What I do is I usually talk to the mothers first, asking them what they feel when they prepare food for their children and their children refuse to eat it and look for something else. Then I address the children and try to explain to them how painful it is for parents when their children reject or even trivialize what they’ve worked hard for. I explain to them that when they become adults and have their own children, they are bound to discover how hard life is.

It is only then that they would discover that the food that their parents had fed them with was not just rice and viand but their own blood, sweat and tears. I tell them there is no other reason why their parents did so but love. I tell them that people who love unconditionally do not mind giving of themselves until it hurts, until nothing is left of them. I tell them that it is what Jesus did for us on the cross and what he taught their parents to do, and what we all must learn to do if we receive Christ; and that in receiving Christ we also must change and grow and become like him.

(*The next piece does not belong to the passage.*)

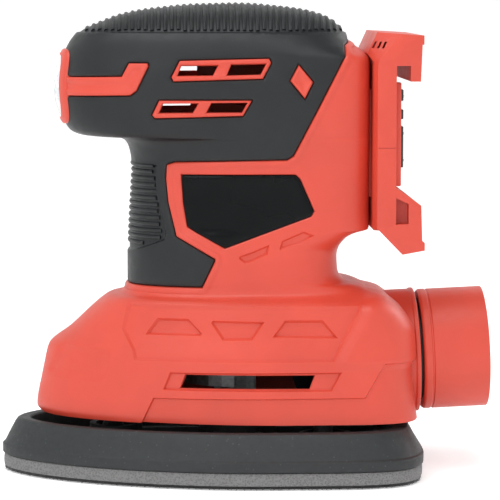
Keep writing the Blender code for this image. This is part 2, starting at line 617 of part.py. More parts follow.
def make_motor_case():
    inner = CAN_R - CAN_WALL
    can = turned("can", [(CAN_R, CAN_HIGH), (CAN_R, CAN_LOW), (6, CAN_LOW), (6, CAN_LOW + 2),
                         (inner, CAN_LOW + 2), (inner, CAN_HIGH)])
    part(can, "motor_can", "steel", 0.35, 0.9)
    cap = turned("cap", ring_profile(CAN_R, SHAFT_R + 0.7, CAN_HIGH + FIT, CAN_HIGH + 4.5))
    slot_half = BRUSH_HALF + FIT
    for side, name in ((-1, "brush_left"), (1, "brush_right")):
        near, far = COMMUTATOR_R + BRUSH_GAP, inner - BRUSH_BACK
        ends = sorted((side * near, side * far))
        holder = sorted((side * (near + 1), side * (far + FIT + HOLDER_WALL)))
        holder_half = slot_half + HOLDER_WALL + 0.1
        join(cap, box("holder", (-holder_half, holder[0], BRUSH_LOW - HOLDER_WALL),
                      (holder_half, holder[1], CAN_HIGH + 1)))
        cut(cap, box("slot", (-slot_half, ends[0] - FIT, BRUSH_LOW - FIT),
                     (slot_half, ends[1] + FIT, BRUSH_HIGH + FIT)))
        part(box(name, (-BRUSH_HALF, ends[0], BRUSH_LOW), (BRUSH_HALF, ends[1], BRUSH_HIGH)), name,
             "carbon", 0.6)
    part(cap, "motor_end_cap", "lead_black", 0.5)
    for side, name in ((-1, "magnet_left"), (1, "magnet_right")):
        magnet = turned("magnet", ring_profile(inner - FIT, CORE_R + AIR_GAP, CORE_LOW - 4, CORE_HIGH + 4))
        ends = sorted((side * 7, side * 30))
        keep(magnet, box("arc", (-30, ends[0], 0), (30, ends[1], 120)))
        part(magnet, name, "magnet", 0.6, 0.3)
    for z, name in ((LOWER_BEARING_Z, "lower_bearing"), (UPPER_BEARING_Z, "upper_bearing")):
        part(turned("bearing", ring_profile(BEARING_R, SHAFT_R + FIT, z, z + BEARING_H)), name,
             "steel", 0.25, 1.0)


def make_rotor():
    axis = axis_empty("rotor_axis", 0, 0, 0)
    reach = CORE_R - SLOT_DEPTH
    spots = [(reach * math.cos(a), reach * math.sin(a))
             for a in np.linspace(0, 2 * math.pi, SLOTS, endpoint=False)]
    core = turned("core", ring_profile(CORE_R, SHAFT_R + FIT, CORE_LOW, CORE_HIGH))
    rim = CORE_R - WINDING_EDGE
    winding = turned("winding", ring_profile(rim, WINDING_BORE, CORE_HIGH + FIT, CORE_HIGH + 5))
    lower = turned("winding_low", ring_profile(rim, WINDING_BORE, CORE_LOW - 5, CORE_LOW - FIT))
    join(winding, lower)
    for i, spot in enumerate(spots):
        cut(core, cylinder(f"slot_{i}", SLOT_R + FIT, CORE_LOW - 1, CORE_HIGH + 1, spot, 16))
        cut(core, slot_mouth(f"slot_mouth_{i}", spot))
        join(winding, cylinder(f"coil_{i}", SLOT_R - FIT, CORE_LOW - 2, CORE_HIGH + 2, spot, 16))
    part(core, "armature_core", "steel", 0.5, 0.8, axis)
    part(winding, "armature_winding", "copper", 0.35, 0.8, axis)
    part(turned("commutator", ring_profile(COMMUTATOR_R, SHAFT_R + FIT, CORE_HIGH + 5.5, CAN_HIGH - 1.4)),
         "commutator", "copper", 0.25, 1.0, axis)
    part(cylinder("shaft", SHAFT_R, HUB_LOW + 1.5, UPPER_BEARING_Z + BEARING_H + 0.4),
         "motor_shaft", "steel", 0.2, 1.0, axis)
    part(fan(), "extraction_fan", "lead_black", 0.5, 0.0, axis)
    part(hub(), "eccentric_hub", "zinc", 0.45, 0.9, axis)
    make_pad_fixing(axis)


def slot_mouth(name, spot):
    """The gap from a winding slot out to the core's rim."""
    angle = math.atan2(spot[1], spot[0])
    mouth = box(name, (CORE_R - SLOT_DEPTH, -0.9, CORE_LOW - 1), (CORE_R + 1, 0.9, CORE_HIGH + 1))
    mouth.data.transform(Matrix.Rotation(angle, 4, "Z"))
    return mouth


def fan():
    disc_top = FAN_LOW + FAN_DISC_T
    wheel = turned("fan", [(FAN_R, disc_top), (FAN_R, FAN_LOW), (SHAFT_R + FIT, FAN_LOW),
                           (SHAFT_R + FIT, FAN_HIGH), (FAN_HUB_R, FAN_HIGH), (FAN_HUB_R, disc_top)])
    for k in range(FAN_BLADES):
        blade = box(f"blade_{k}", (FAN_HUB_R - 0.5, -BLADE_T / 2, FAN_LOW + 1),
                    (FAN_R - 0.5, BLADE_T / 2, FAN_HIGH))
        blade.data.transform(Matrix.Rotation(2 * math.pi * k / FAN_BLADES, 4, "Z"))
        join(wheel, blade)
    return wheel


def hub():
    """The eccentric: a hub on the shaft, a stub off its axis and a weight on the other side."""
    body = cylinder("hub", HUB_R, HUB_LOW, HUB_HIGH)
    weight = keep(cylinder("weight", WEIGHT_R, WEIGHT_LOW, WEIGHT_HIGH),
                  box("weight_side", (-40, -40, 0), (-1, 40, 60)))
    join(body, weight, cylinder("stub", STUB_R, PAD_BEARING_LOW, HUB_LOW + 0.5, (ORBIT, 0)))
    cut(body, cylinder("shaft_bore", SHAFT_R + FIT, HUB_LOW + 1.2, HUB_HIGH + 1))
    return cut(body, cylinder("screw_bore", PAD_SCREW_R + FIT, PAD_BEARING_LOW - 1, HUB_LOW - 1,
                              (ORBIT, 0), 16))


def make_pad_fixing(axis):
    washer_top = PAD_BEARING_LOW - FIT
    washer = turned("washer", ring_profile(PAD_WASHER_R, PAD_SCREW_R + FIT, washer_top - PAD_WASHER_T,
                                           washer_top), (ORBIT, 0))
    part(washer, "bearing_washer", "steel", 0.3, 1.0, axis)
    head_top = washer_top - PAD_WASHER_T - FIT
    head_low = head_top - PAD_SCREW_HEAD_H
    profile = [(PAD_SCREW_HEAD_R, head_low), (PAD_SCREW_HEAD_R, head_top), (PAD_SCREW_R, head_top),
               (PAD_SCREW_R, HUB_LOW - 2)]
    screw = solid_turned("pad_screw", profile, (ORBIT, 0), 20)
    cut(screw, cylinder("pad_screw_drive", 0.45 * PAD_SCREW_HEAD_R, head_low - 2, head_top - 0.9,
                        (ORBIT, 0), 6))
    part(screw, "pad_screw", "steel", 0.3, 1.0, axis)


# ---- dust way -------------------------------------------------------------------------
def make_dust_way():
    port = port_turn()
    chamber_low, chamber_high = FAN_LOW - 2.5, FAN_HIGH + 2.3
    outer, inner = CHAMBER_R + CHAMBER_WALL, CHAMBER_R
    duct = turned("duct", [(outer, chamber_high), (outer, chamber_low), (inner, chamber_low),
                           (inner, chamber_high - 1.5), (12, chamber_high - 1.5), (12, chamber_high)])
    outlet = cylinder("outlet", DUCT_R, inner / 2 - PORT_X, DUCT_END, turn=port)
    join(duct, cut(outlet, cylinder("fan_space", inner, 0, 90)))
    bore_start = inner - 6 - PORT_X
    cut(duct, cylinder("outlet_bore", DUCT_R - DUCT_WALL, bore_start, DUCT_END + 2, turn=port))
    cut(duct, cylinder("fan_room", inner, 20, chamber_high - 1.5))
    part(duct, "dust_duct", "dark", 0.5)

    start = (PORT_X + ADAPTER_START * math.cos(PORT_TILT), PORT_Z + ADAPTER_START * math.sin(PORT_TILT))
    axis = axis_empty("adapter_axis", start[0], 0, start[1])
    socket_end = DUCT_END + 1
    bore = DUCT_R - ADAPTER_STEP
    profile = [(ADAPTER_R, ADAPTER_END), (ADAPTER_R, ADAPTER_START + ADAPTER_CHAMFER),
               (ADAPTER_R - 1, ADAPTER_START), (DUCT_R + FIT, ADAPTER_START),
               (DUCT_R + FIT, socket_end), (bore, socket_end + 1), (bore, ADAPTER_END)]
    part(turned("adapter", profile, segments=32, turn=port), "dust_adapter", "red", 0.4, 0.0, axis)


# ---- pad ------------------------------------------------------------------------------
def make_pad():
    axis = axis_empty("pad_axis", ORBIT, 0, 0)
    holes = [cylinder(f"dust_hole_{i}", DUST_HOLE_R, -2, PLATEN_TOP + 5, spot, SMALL_ROUND)
             for i, spot in enumerate(DUST_HOLES)]
    part(cut(pad_form("hook", [(0, 1.2), (HOOK_T, 1.2)]), *holes), "hook_sheet", "hook", 0.95, 0.0, axis)
    part(cut(pad_form("foam", [(HOOK_T + FIT, 0.6), (FOAM_TOP, 0.6)]), *holes), "foam_pad", "foam", 0.9,
         0.0, axis)

    platen = pad_form("platen", [(PLATEN_LOW, 0), (PLATEN_EDGE, 0), (PLATEN_EDGE + 0.7, 1),
                                 (PLATEN_TOP, PLATEN_TAPER)])
    tray = pad_form("tray", [(PLATEN_FLOOR, PLATEN_TAPER + PLATEN_RIM + 1),
                             (PLATEN_TOP + 1, PLATEN_TAPER + PLATEN_RIM)])
    fills = [cylinder("bearing_boss", PAD_BEARING_R + FIT + 2.8, PLATEN_LOW + 1, PAD_BEARING_HIGH,
                      (ORBIT, 0))]
    for name, (x, y) in POSTS.items():
        fills.append(cylinder(name + "_socket", POST_R + 5, PLATEN_LOW + 1, POST_LOW + 4, (x + ORBIT, y), 16))
    for k in range(3):
        rib = box(f"platen_rib_{k}", (-70, -1.2, PLATEN_LOW + 1), (60, 1.2, PLATEN_TOP - 4))
        rib.data.transform(Matrix.Rotation(math.pi * k / 3, 4, "Z"))
        fills.append(keep(rib, pad_form("rib_limit", [(PLATEN_LOW, 8), (PLATEN_TOP, 8)])))
    cut(platen, tray)
    join(platen, *fills)
    cut(platen, cylinder("bearing_seat", PAD_BEARING_R + FIT, PAD_BEARING_LOW - FIT, PAD_BEARING_HIGH + 1,
                         (ORBIT, 0)))
    cut(platen, cylinder("screw_way", 7.8, PLATEN_LOW - 1, PAD_BEARING_LOW + 1, (ORBIT, 0), 16))
    for name, (x, y) in POSTS.items():
        cut(platen, cylinder(name + "_well", POST_R + 2.8, POST_LOW - 0.5, PLATEN_TOP, (x + ORBIT, y), 16))
    part(cut(platen, *holes), "platen", "dark", 0.5, 0.0, axis)
    part(turned("pad_bearing", ring_profile(PAD_BEARING_R, STUB_R + RUNNING, PAD_BEARING_LOW,
                                            PAD_BEARING_HIGH), (ORBIT, 0)),
         "pad_bearing", "steel", 0.25, 1.0, axis)


def make_posts():
    waist = POST_R - 1.1
    for name, spot in POSTS.items():
        profile = [(POST_R, POST_LOW), (POST_R, POST_LOW + 2.5), (waist, POST_LOW + 4.5),
                   (waist, POST_TOP - 9.5), (POST_R, POST_TOP - 7.5), (POST_R, POST_TOP)]
        part(solid_turned(name, profile, spot, SMALL_ROUND), name, "hook", 0.8)


def make_leads():
    for name, points in LEADS.items():
        colour = "lead_red" if "battery_to_switch" in name else "lead_black"
        part(tube(name, points, LEAD_R), name, colour, 0.45)


make_shells()
make_screws()
make_dock()
make_terminals()
make_switch()
make_motor_case()
make_rotor()
make_dust_way()
make_pad()
make_posts()
make_leads()
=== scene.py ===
"""The looks of a cordless delta sander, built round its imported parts.

Lengths in this file are millimetres, in the parts' own frame: +Z up, +X to the rear, -Y the tool's left
side, and the origin on the motor's axis at the pad's lower face. MM turns them into Blender's metres.
"""
import math

import bmesh
import bpy
import numpy as np
from bpy.props import FloatProperty, FloatVectorProperty, IntProperty, PointerProperty
from mathutils import Matrix, Vector
from mathutils.geometry import delaunay_2d_cdt


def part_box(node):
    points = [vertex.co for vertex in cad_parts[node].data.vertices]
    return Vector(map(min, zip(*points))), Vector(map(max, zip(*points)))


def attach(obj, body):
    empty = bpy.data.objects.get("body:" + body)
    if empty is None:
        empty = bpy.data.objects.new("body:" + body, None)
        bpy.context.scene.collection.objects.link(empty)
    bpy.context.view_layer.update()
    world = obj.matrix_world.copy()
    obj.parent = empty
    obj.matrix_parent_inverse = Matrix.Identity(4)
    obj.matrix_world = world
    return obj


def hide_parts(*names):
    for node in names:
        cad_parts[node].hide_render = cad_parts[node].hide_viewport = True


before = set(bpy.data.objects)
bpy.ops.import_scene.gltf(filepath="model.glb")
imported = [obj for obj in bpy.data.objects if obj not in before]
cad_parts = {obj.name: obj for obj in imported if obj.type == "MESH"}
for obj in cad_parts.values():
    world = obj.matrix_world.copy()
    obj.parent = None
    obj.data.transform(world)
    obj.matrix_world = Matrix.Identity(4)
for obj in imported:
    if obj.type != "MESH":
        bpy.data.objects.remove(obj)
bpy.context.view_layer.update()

bl_info = {
    "name": "Delta sander",
    "version": (1, 0, 0),
    "blender": (4, 5, 0),
    "location": "View3D > Sidebar > Sander",
    "description": "Builds the visible pieces of a cordless delta sander round its packed parts",
    "category": "Object",
}

MM = 0.001
LEFT, RIGHT = -1, 1
SIDES = {"left": LEFT, "right": RIGHT}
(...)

In the Eucharist, the Word that we receive becomes complete. It takes flesh in the Lord whom we receive, and who in turn takes flesh in us who receive him, keeping us in communion not just with one another but with God. It is through the Eucharist that we truly become a community that builds our human families into God’s family. It is in the Eucharist that God’s promise to Abraham finds its fulfillment: we are blessed to be part of God’s family, and in thanksgiving (Eucharistia) we become a blessing to others, to the rest of the world whom God also calls to enter into his family.